The Sant Andreu site, near the Sagrera rail interchange on Carrer de Rossend Arús, adds 112 units targeted specifically at households earning between €18,000 and €35,000 annually — a band that includes the bulk of applicants on the IMHAB waiting list who describe themselves as employed but unable to save a deposit. The Zona Franca component is smaller, 80 units on land transferred from the Consorci de la Zona Franca, and is designed partly to house workers relocating to the expanding logistics and light-manufacturing zone south of the port.
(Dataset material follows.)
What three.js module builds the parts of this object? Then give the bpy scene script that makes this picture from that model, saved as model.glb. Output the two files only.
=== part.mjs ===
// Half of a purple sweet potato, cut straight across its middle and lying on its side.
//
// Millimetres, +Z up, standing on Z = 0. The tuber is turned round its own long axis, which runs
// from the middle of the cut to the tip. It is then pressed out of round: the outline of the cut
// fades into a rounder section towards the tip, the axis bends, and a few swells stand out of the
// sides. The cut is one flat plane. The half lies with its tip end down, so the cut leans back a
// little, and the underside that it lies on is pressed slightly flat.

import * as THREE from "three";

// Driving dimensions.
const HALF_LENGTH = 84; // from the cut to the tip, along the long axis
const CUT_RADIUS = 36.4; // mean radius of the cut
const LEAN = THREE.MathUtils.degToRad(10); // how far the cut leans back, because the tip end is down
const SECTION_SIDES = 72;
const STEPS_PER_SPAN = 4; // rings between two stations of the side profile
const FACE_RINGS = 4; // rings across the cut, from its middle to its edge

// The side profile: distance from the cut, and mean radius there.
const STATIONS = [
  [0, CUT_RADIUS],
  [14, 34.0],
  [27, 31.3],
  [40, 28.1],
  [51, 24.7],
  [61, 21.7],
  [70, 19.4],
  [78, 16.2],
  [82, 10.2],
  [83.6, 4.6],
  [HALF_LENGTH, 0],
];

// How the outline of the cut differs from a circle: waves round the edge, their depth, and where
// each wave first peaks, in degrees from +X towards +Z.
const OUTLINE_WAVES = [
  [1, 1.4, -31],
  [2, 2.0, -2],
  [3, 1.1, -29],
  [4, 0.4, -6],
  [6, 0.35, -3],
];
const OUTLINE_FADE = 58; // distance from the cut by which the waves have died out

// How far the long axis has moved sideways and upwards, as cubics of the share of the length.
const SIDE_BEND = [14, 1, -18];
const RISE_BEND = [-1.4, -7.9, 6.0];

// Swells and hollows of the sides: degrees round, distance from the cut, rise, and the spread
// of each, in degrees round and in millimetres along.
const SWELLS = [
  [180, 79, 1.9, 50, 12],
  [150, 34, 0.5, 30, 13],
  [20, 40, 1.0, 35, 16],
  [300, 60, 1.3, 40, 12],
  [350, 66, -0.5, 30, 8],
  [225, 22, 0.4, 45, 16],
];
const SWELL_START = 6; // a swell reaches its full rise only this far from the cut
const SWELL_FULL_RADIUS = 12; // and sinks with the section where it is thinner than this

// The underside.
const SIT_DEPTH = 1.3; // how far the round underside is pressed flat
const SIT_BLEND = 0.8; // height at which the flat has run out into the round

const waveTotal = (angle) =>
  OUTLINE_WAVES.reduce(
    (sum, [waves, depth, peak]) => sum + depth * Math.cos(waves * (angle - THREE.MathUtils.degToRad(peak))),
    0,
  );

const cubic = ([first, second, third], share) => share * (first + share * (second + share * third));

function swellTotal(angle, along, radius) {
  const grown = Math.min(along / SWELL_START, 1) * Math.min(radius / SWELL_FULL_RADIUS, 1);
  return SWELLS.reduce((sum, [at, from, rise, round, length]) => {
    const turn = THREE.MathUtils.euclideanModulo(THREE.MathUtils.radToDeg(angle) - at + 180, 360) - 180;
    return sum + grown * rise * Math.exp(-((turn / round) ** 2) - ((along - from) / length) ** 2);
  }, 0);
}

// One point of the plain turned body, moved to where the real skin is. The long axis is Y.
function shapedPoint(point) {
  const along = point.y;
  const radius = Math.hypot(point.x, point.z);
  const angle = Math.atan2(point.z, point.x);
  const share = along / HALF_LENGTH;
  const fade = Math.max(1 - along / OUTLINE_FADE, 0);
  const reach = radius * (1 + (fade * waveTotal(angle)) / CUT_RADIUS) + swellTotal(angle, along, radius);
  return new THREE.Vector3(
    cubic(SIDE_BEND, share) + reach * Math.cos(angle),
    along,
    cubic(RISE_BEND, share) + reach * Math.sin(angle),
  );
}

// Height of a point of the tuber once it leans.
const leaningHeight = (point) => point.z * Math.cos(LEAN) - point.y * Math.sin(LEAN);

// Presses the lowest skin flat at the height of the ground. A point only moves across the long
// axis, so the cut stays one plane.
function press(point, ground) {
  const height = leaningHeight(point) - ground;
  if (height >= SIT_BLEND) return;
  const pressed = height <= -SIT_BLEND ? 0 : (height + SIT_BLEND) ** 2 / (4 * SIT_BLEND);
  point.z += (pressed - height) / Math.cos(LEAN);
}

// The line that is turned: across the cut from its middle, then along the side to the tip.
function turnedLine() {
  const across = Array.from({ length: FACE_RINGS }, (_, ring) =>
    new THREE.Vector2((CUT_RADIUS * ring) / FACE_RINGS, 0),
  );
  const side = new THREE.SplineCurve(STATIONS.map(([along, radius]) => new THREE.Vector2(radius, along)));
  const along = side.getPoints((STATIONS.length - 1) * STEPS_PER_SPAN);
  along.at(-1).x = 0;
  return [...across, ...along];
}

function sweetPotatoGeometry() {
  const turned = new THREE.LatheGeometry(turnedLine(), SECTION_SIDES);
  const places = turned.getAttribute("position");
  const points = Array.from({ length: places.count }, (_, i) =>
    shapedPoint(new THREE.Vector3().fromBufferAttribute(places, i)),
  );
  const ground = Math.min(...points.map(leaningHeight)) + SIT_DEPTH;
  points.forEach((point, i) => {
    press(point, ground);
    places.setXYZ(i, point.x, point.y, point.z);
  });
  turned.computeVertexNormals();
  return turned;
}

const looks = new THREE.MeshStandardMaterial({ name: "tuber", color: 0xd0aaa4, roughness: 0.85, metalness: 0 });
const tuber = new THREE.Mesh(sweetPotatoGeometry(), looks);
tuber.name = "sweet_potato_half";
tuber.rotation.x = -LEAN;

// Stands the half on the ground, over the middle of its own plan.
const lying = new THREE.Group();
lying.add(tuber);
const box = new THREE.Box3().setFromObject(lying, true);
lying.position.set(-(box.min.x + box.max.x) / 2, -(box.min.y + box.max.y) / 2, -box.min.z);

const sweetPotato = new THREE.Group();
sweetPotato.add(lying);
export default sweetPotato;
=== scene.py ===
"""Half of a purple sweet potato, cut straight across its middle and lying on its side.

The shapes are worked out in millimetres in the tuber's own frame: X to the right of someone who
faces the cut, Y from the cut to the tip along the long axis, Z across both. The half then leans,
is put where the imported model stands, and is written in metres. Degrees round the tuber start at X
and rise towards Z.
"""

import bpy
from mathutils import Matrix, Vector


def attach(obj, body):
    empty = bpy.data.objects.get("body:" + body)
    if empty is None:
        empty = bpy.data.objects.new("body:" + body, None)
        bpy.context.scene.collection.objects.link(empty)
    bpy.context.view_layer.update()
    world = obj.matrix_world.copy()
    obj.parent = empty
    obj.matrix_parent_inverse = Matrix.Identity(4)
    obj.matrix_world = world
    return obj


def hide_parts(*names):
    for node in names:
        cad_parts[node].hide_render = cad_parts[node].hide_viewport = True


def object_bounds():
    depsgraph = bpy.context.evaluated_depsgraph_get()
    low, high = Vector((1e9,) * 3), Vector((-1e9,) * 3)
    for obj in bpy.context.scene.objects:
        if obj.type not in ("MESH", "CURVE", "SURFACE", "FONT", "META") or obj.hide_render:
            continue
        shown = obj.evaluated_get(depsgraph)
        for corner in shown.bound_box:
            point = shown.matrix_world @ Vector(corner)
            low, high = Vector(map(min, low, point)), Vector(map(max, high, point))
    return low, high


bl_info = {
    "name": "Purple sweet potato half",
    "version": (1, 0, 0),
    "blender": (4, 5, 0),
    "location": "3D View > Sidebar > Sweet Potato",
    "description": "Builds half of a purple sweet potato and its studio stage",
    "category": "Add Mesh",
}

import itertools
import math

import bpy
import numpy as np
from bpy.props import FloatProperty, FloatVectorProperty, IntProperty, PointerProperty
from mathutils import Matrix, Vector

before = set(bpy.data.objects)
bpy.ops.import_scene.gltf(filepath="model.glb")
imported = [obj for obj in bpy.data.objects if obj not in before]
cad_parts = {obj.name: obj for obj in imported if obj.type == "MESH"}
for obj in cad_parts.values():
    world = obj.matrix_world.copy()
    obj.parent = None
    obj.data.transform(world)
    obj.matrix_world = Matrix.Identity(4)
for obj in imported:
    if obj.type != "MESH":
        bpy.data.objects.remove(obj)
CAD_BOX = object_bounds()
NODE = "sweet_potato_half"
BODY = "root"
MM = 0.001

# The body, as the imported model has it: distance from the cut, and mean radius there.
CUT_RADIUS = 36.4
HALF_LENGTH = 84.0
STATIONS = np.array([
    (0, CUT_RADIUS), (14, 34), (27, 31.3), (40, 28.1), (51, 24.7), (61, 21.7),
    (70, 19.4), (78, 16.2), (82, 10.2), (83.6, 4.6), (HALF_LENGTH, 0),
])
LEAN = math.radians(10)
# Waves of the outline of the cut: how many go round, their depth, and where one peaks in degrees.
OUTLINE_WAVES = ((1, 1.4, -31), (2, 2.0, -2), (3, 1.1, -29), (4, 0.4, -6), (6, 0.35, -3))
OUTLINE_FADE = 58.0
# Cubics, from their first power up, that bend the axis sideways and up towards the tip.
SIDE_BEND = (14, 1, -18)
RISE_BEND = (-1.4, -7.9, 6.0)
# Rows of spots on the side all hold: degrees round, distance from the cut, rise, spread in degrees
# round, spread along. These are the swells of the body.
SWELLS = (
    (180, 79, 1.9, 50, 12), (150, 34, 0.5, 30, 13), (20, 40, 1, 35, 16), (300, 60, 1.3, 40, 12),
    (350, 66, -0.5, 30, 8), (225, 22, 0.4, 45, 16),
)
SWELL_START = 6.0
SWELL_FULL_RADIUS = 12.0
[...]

None of the three projects breaks ground before the fourth quarter of 2026, and IMHAB's own track record on delivery timelines gives sceptics legitimate reason for caution. Of the 510 units approved in the 2023 tranche, 287 remain under construction and 94 have still not started. The agency attributes the delays to supply-chain costs — steel and concrete prices in Catalonia rose 11 percent between January 2024 and March 2026 — and to legal challenges from private landowners contesting compulsory-purchase orders.

What This Means for Residents and the Neighbourhoods

For Poblenou, the Carrer de Pallars project carries significance beyond the unit count. The neighbourhood has watched its residential character steadily squeezed by tourist apartments and short-term lets clustered around the Rambla del Poblenou and the Palo Alto market area. The 22@ Innovation District designation brought investment but also drove out long-term tenants; average rents in the postcode jumped 34 percent between 2019 and 2025, according to the Observatori Metropolità de l'Habitatge de Barcelona. Anchoring 148 permanently affordable homes on Carrer de Pallars is, at minimum, a signal that the municipality intends to keep some portion of the neighbourhood accessible.

Residents already on the IMHAB waiting list — there are approximately 8,500 active applications as of June 2026 — should check the agency's portal at habitatge.barcelona for updated eligibility criteria under the Dret de Superfície scheme, as income thresholds were revised upward in May. Priority weighting is given to applicants who have lived in the same district for three or more years, a rule designed to prevent displacement from working-class pockets in Sant Andreu and the Zona Franca periphery. First allocation ballots for the Carrer de Pallars units are not expected before autumn 2027, which means the waiting-list crunch will not ease quickly — but the projects represent the most concrete movement on affordable supply this city has seen in four years.